Michigan recently reformed its prisoner-release process to allow for shorter sentences … . The state closed eight prisons as a result and invested some of the $250 million savings expected to be generated over a five-year period in an expanded network of mental health and job training services, as well as drug treatment programs.
Since I can’t imagine any politician will ever announce that the war on crime is over — surrender not being an option and victory being difficult to define, if not imagine — I think the metaphor of detente may be a helpful way to frame the seeming thaw in the heated tough-on-crime rhetoric of decades past. And detente only goes so far; after decades of a war mindset, permanent disarmament is difficult to achieve, both practically and politically. Now that states have built such a massive carceral infrastructure, which many citizens have come to take for granted, how far can they really go in abandoning it? If the economic climate improves, or crime rates rise, will states simply remobilize? Notably, while state prison populations declined last year for the first time in decades, the federal prison population keeps rising. As Doug Berman points out, it’s not surprising that “that jurisdictions that generally have to balance their budgets saw a decline in incarceration in 2009, while the one jurisdiction that just prints money went in the other direction.” Read the rest of this entry »
Hawaii Legislators Call for Audit of Arizona Private Prison Where Two Inmates Have Been Killed in Four Months
After two inmate-on-inmate killings in the past four months — as discussed in this local news report — Hawaii legislators are calling for a state audit of the Saguaro Correctional Center in Eloy, Ariz., the private prison that Hawaii pays $60 million a year to house 2,000 male inmates. Saguaro is run by Corrections Corporation of America, the nation’s largest private prison corporation (or, as CCA calls itself in a somewhat Orwellian turn of phrase, “America’s Leader in Partnership Corrections”).

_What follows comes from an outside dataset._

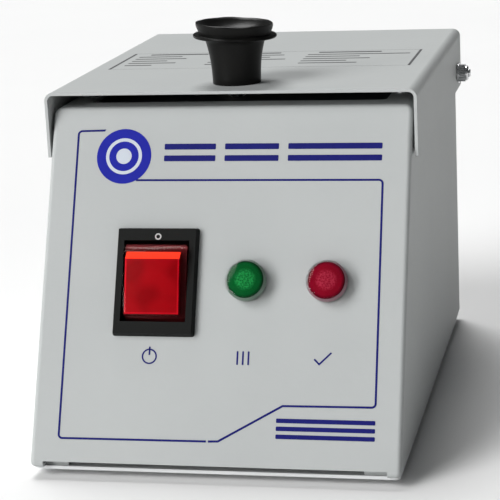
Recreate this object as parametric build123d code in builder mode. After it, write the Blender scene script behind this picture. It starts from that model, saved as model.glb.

The article notes that Hawaii used to send its female prisoners to another CCA prison, Otter Creek in Kentucky, but brought them all back after allegations of rape and abuse (I’ve posted before about rape allegations at Otter Creek). Republican governor Linda Lingle has indicated that she may veto the audit bill. The ACLU Hawaii website has information on how you can share your views with Gov. Lingle.
Apart from the issues with privatization generally, I am curious as to what readers think about Hawaii’s practice of exiling its inmates across the Pacific. Arizona is about a six hour flight from Hawaii, to say nothing of Kentucky. Even assuming an inmate’s family has the money for plane tickets, that’s not an easy trip to fit in on a weekend. According to this local article, Saguaro was built especially for Hawaiian inmates, observes Hawaiian holidays, and employs a “Native Hawaiian Cultural Advisor.” I can’t imagine all of that is too much comfort for inmates’ family members, many of whom must be effectively barred from visiting their loved ones in prison by the 3,000+ mile distance between them. Prior to the Arizona contract, Hawaii was scattering inmates to Mississippi, Oklahoma, and Kentucky, so consolidating everyone in Arizona was (supposedly) intended in part to make it easier for families to visit. But surely it’s still not that easy.
Here’s another wrinkle in all this. The first inmate who died was reportedly killed by two fellow inmates who have now been indicted for first-degree murder under Arizona law, and Arizona may seek the death penalty — although Hawaii doesn’t have the death penalty. This is just one of the many jurisdictional knots that arise when states outsource their inmates. To be clear, I don’t see any purely legal reason why Arizona shouldn’t seek the death penalty if authorized under Arizona law, but I thought it was an interesting issue to flag for readers who follow the death penalty.
At least one inmate (though the quote is anonymous) blames the violence at Saguaro on understaffing. In the same article, Honolulu prosecuting attorney Peter Carlisle apparently blames it on the fact that prisoners are inherently “unstable and dangerous,” which leads me to wonder if Carlisle thinks prisons have any responsibility to keep inmates safe. Tellingly, the article quotes a state estimate that Hawaii saves $43 million by outsourcing imprisonment to CCA. Considering the travel costs that must be involved, I would not be surprised if some of those savings are coming from leaner staffing, although maybe overhead is just exponentially lower in Arizona. Anyway, I suppose these are the sorts of things we might learn if the audit goes forward.